If I could order only one entree, it would be the Spicy Fragrant Duck from under the Chef Specialties list. Duck’s gentle gaminess makes an ideal foil to chiles and Chinese five-spice, and these aromatic morsels are proof that Chinese cooks turn deep-frying into an art form. Alongside, ask for the fish with pickled peppers and sour cabbage in a milky broth. Its pucker quells the flames and resets the palate. I felt divided about the popular Peter Lamb Chops. The warming presence of cumin, used in a way that coaxes out the lamb’s sweetness, set my mind adrift on the ancient sea routes that carried the spice between Africa, the Middle East, and Asia. But the floppy texture of the meat on the chops broke the reverie.
Interestingly, if you’ve been to Tasty China, the burn levels can be comparatively modest here. I ordered the Hot and Numbing Combination in Hot Pot, and you’d think that anything mentioning the word hot in its title twice would be a pyromaniac’s Shangri-la. I’m not saying it doesn’t scorch a bit, but the gurgling brew of beef, chicken, fish, shrimp, and glass noodles in red chili oil doesn’t blaze nearly as high as the version at Tasty China. (Hotheads can ask for the dish to be spicier.) The variety of ingredients provided most of the excitement; the braised fish with tofu in chili oil, a dish I’ve read other food writers rhapsodize over, seemed dull by comparison. Ditto the fish and tofu from the specials list, covered with diced hot peppers in a flat-tasting broth. They lacked the layers of flavor that can make Szechuan cooking so intriguing.
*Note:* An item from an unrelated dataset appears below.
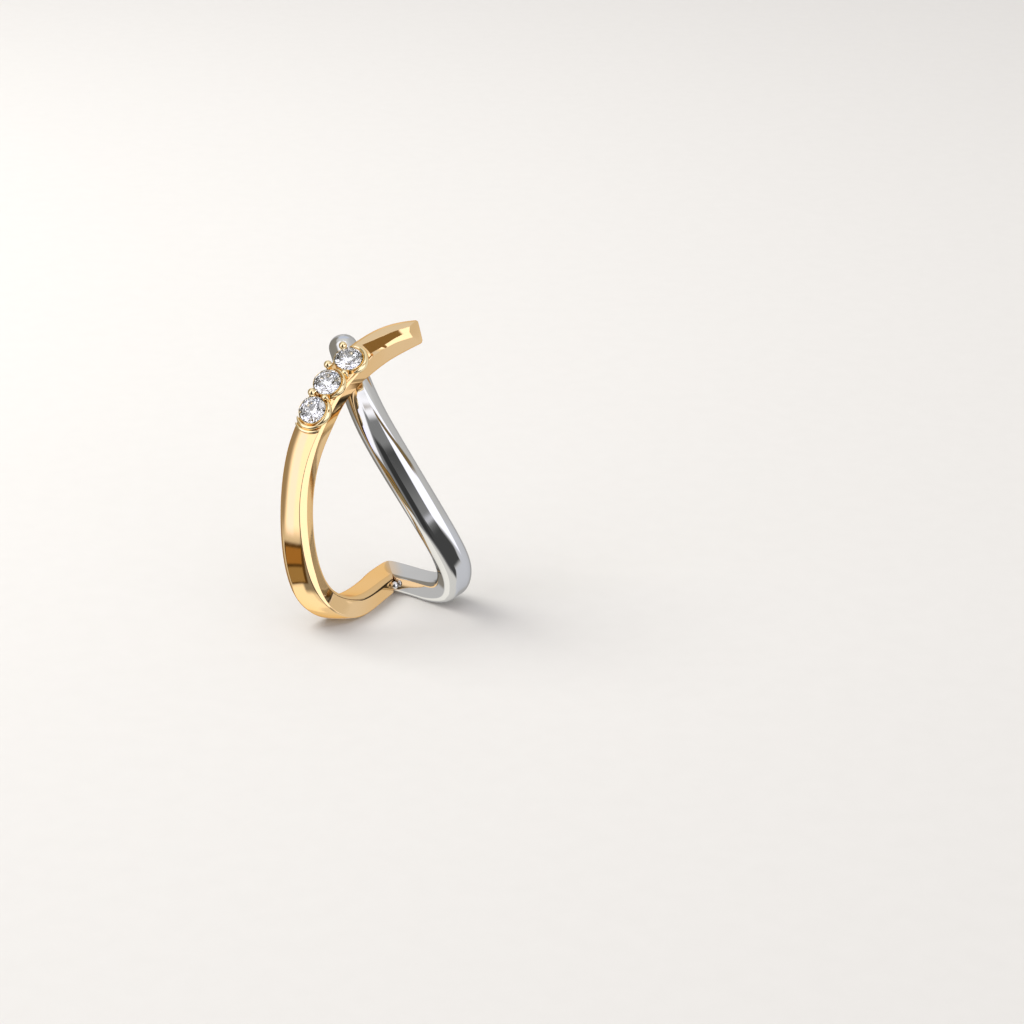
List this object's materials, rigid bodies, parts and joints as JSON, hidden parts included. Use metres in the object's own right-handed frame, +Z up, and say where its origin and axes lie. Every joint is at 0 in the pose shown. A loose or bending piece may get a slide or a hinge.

Their halfhearted quality makes me wonder: Has Chang grown bored with some of his signatures? The benefit of wandering from place to place is that you’re always winning over a new audience. Staying put means cultivating fulfillment from repetition and consistency. I’m not convinced Chang will stick around for the long haul, which gives this mandate some urgency: Go form your own opinions about the cooking of this perplexing, mercurial chef while you can. —Bill Addison
6450 Powers Ferry Road, Sandy Springs
HOURS Sunday–Thursday 11 a.m.–10 p.m., Friday–Saturday 11 a.m.–11 p.m.